To conduct the study, Lamey and Sharpless categorized 30 cookbooks by 26 different chefs according to the total number of animals included as ingredients in the recipes. They used weight to determine the number of animals killed: for example, the number of cows needed for any given book was determined by the overall amount of meat needed for its recipes.

They then divided the total number of potential animal deaths by the number of non-dessert recipes in the book in order to find the average number of deaths per recipe. They found wide variation in animal use: the chefs with the highest fatality rate used an average of 5.25 animals per recipe, while the omnivorous cookbook with the lowest average used 0.19.

Mario Batali’s “Molto Gusto: Easy Italian Cooking” (2010) and “Molto Italiano: 327 Simple Italian Recipes to Cook at Home” (2005) were in the category with the highest rate, with 5.25 and 1.32 deaths per recipe, respectively. Books by Susan Lee (2.85 per recipe) and Gordon Ramsey (1.23) were also in the top category.

“The prime determinant of a chef’s place in the index was the number of small animals his or her recipes required,” the researchers wrote. “We also found that certain types of meat generated high mortality counts because animals have limited amounts of certain organs or cuts of meat in their bodies. This includes specialty cuts such as the pork tenderloin on a pig and the flank steak on a cow.”

The researchers find that a higher use of these particular books indicate an approach to cooking that, if adopted wholeheartedly by consumers, would increase the number of animal deaths significantly. Books by other meat-focused chefs — Giada de Laurentiis, Jamie Oliver and Paula Deen in particular — could provide a “worthwhile first step,” they said, for transitioning into a plant-based diet. These three authors placed in a relatively low category, based on deaths per recipe.

“Perhaps the primary reason omnivorous books can differ so radically in the average number of animals they kill is that the lives of food animals are widely regarded as too insignificant to warrant counting,” they said.

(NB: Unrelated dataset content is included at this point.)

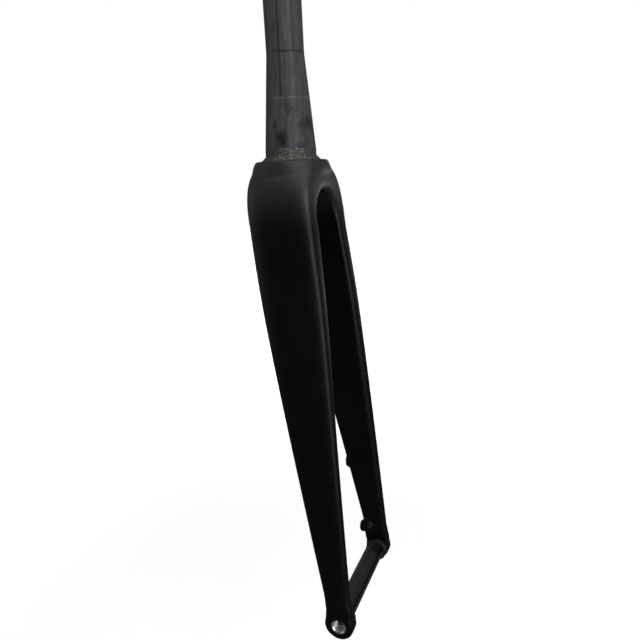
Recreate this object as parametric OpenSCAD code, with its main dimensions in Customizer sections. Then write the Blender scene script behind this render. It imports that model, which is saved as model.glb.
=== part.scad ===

Lamey is an assistant teaching professor in the UC San Diego Department of Philosophy, leading courses on ethics in society, moral philosophy and global justice. He is the author of “Frontier Justice: The Global Refugee Crisis and What to Do About It,” and is currently working on a book about the moral status of animals. Sharpless is a Ph.D. student in the Department of Political Science, affiliated with the Center for Hellenic Studies. He researches Aristotle’s animal politics and its relevance for contemporary science and political theory.

Truth in Representation

Additional findings show that while a majority of celebrity chefs do represent themselves well in regards to their public persona of ethics surrounding food and food preparation — Ramsey and Lee make no pretense, the authors say, of concern for animal welfare — this is not the case for all celebrity chefs.

“A reader interested in reducing his or her animal footprint could be forgiven for thinking that ‘Molto Gusto,’ with its spirit of ethical consciousness and avowed openness to vegetable-forward dishes, would result in fewer animal deaths. In reality the book had an extremely large animal footprint,” they say.

Alternately, a cookbook by Anthony Bourdain, who the researchers say has openly ridiculed an ethical concern with animals, ranked considerably lower than expected, while one book by Hugh Fearnley-Whittingstall — a chef known for espousing ethical practices — was higher than expected. The two ranked nearly identical on their scale in this instance, yet Fearnley-Whittingstall received special praise from the researchers for a separate book, focused solely on vegetarian recipes.

“By looking at the narratives of these books and indexing the number of animal lives that must be lost to follow the culinary recommendations of some of the world’s most influential chefs,” they say, “we hope to have taken a small step toward rendering the fate of food animals more visible.”